La per­for­mance tech­no­lo­gique des sys­tèmes à fibre optique aug­mente de façon conti­nue afin de ser­vir des appli­ca­tions de plus en plus gour­mandes en bande pas­sante : réseaux mobiles 4G/5G, strea­ming vidéo ultra-haute défi­ni­tion (8 K), objets connec­tés / com­mu­ni­ca­tion machine-to-machine, tran­sac­tions finan­cières à haute fréquence.

La ten­dance devrait conti­nuer à s’accélérer : de nou­velles appli­ca­tions temps-réel, comme la réa­li­té vir­tuelle, la réa­li­té aug­men­tée ou encore les véhi­cules auto­nomes, exi­ge­ront des futurs réseaux inter­na­tio­naux un bond impor­tant en matière de capa­ci­té et de réduc­tion des temps de latence. Par exemple, les appli­ca­tions de réa­li­té vir­tuelle et de réa­li­té aug­men­tée exigent une bande pas­sante 25 fois plus éle­vée que le strea­ming vidéo en HD, ain­si qu’un temps de latence réduit à moins de 0,1 ms afin d’offrir flui­di­té et réa­lisme. D’autres appli­ca­tions dyna­miques tendent à cou­vrir des besoins socié­taux appor­tant aux ter­ri­toires les plus iso­lés les bien­faits du e‑learning inter­ac­tif, de la télé­mé­de­cine ou de la tra­duc­tion simul­ta­née auto­ma­ti­sée. Le volume de don­nées trans­por­té devrait ain­si être mul­ti­plié par plus de 50 dans les 5 pro­chaines années tout en amé­lio­rant le niveau de sécu­ri­sa­tion (redon­dance et chif­frage des don­nées) et de rési­lience des réseaux.

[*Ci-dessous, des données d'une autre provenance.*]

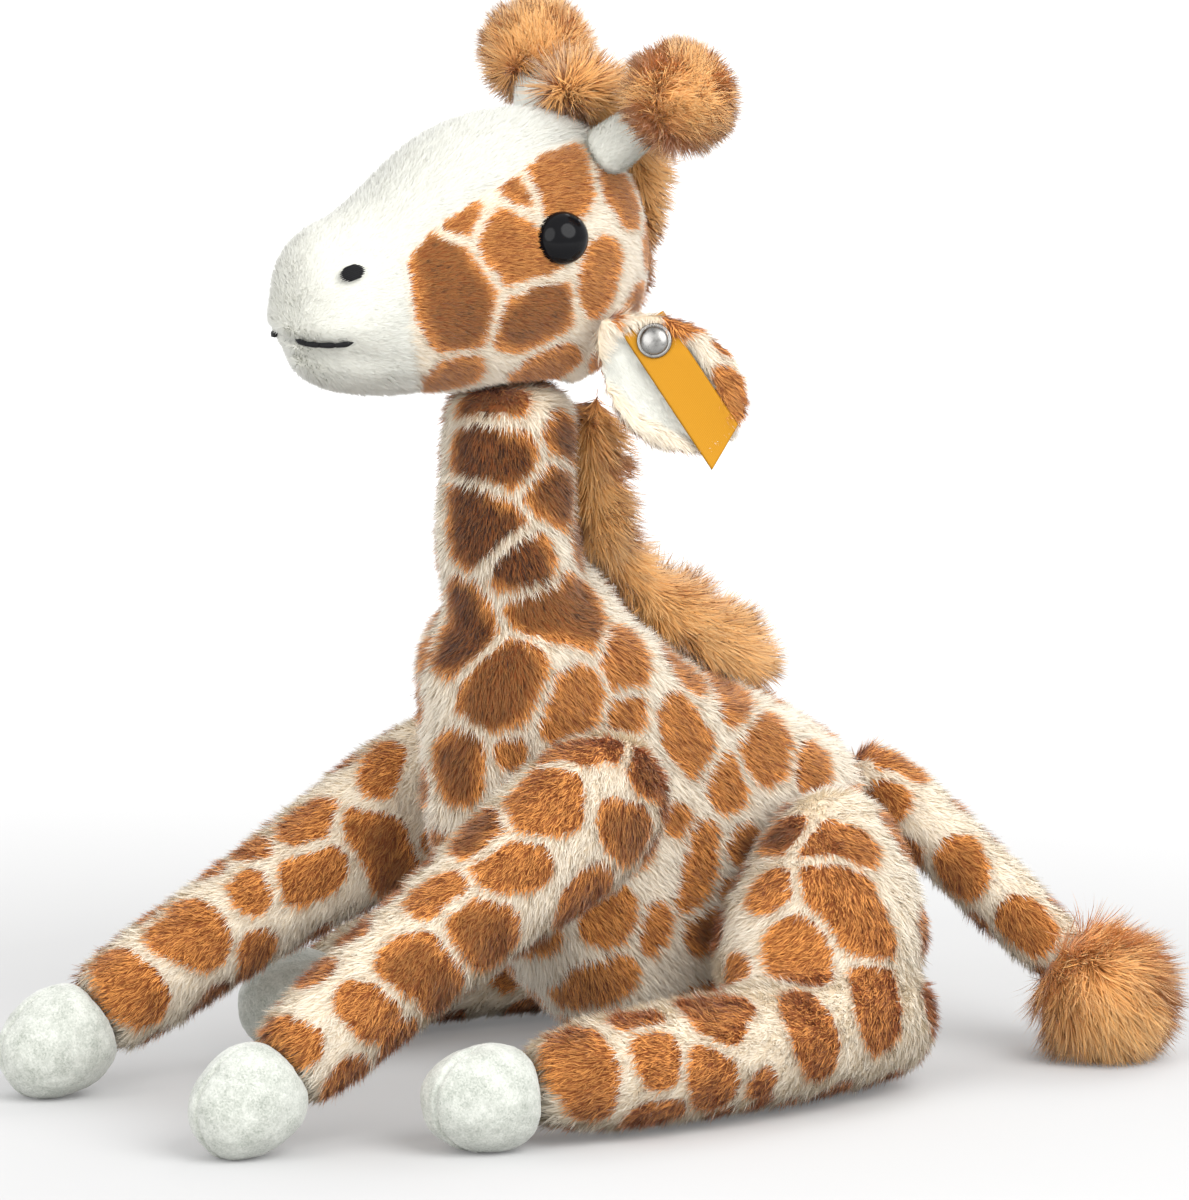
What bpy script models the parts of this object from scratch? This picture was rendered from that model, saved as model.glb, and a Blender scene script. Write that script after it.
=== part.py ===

Après plus d’un siècle et demi, il est pour le moins fas­ci­nant que l’industrie des câbles sous-marins à fibres optiques, à la croi­sée des indus­tries méca­niques, navales, élec­tro­niques et optiques, soit tou­jours au cœur des évo­lu­tions tech­no­lo­giques les plus avan­cées. Les réseaux sous-marins ont su pré­emp­ter des tech­no­lo­gies d’avant-garde, tout en pré­ser­vant leur ADN d’infrastructures à très haute fiabilité.

Car la bonne marche du monde entier en dépend, comme on a pu le consta­ter au cours de la crise mon­diale des der­niers mois : l’utilisation des réseaux de télé­com­mu­ni­ca­tions a explo­sé, pour per­mettre aux entre­prises de conti­nuer à fonc­tion­ner grâce au télé­tra­vail, et aux par­ti­cu­liers de ne pas perdre le lien avec leurs proches grâce aux outils de com­mu­ni­ca­tion et de pré­sence virtuelle.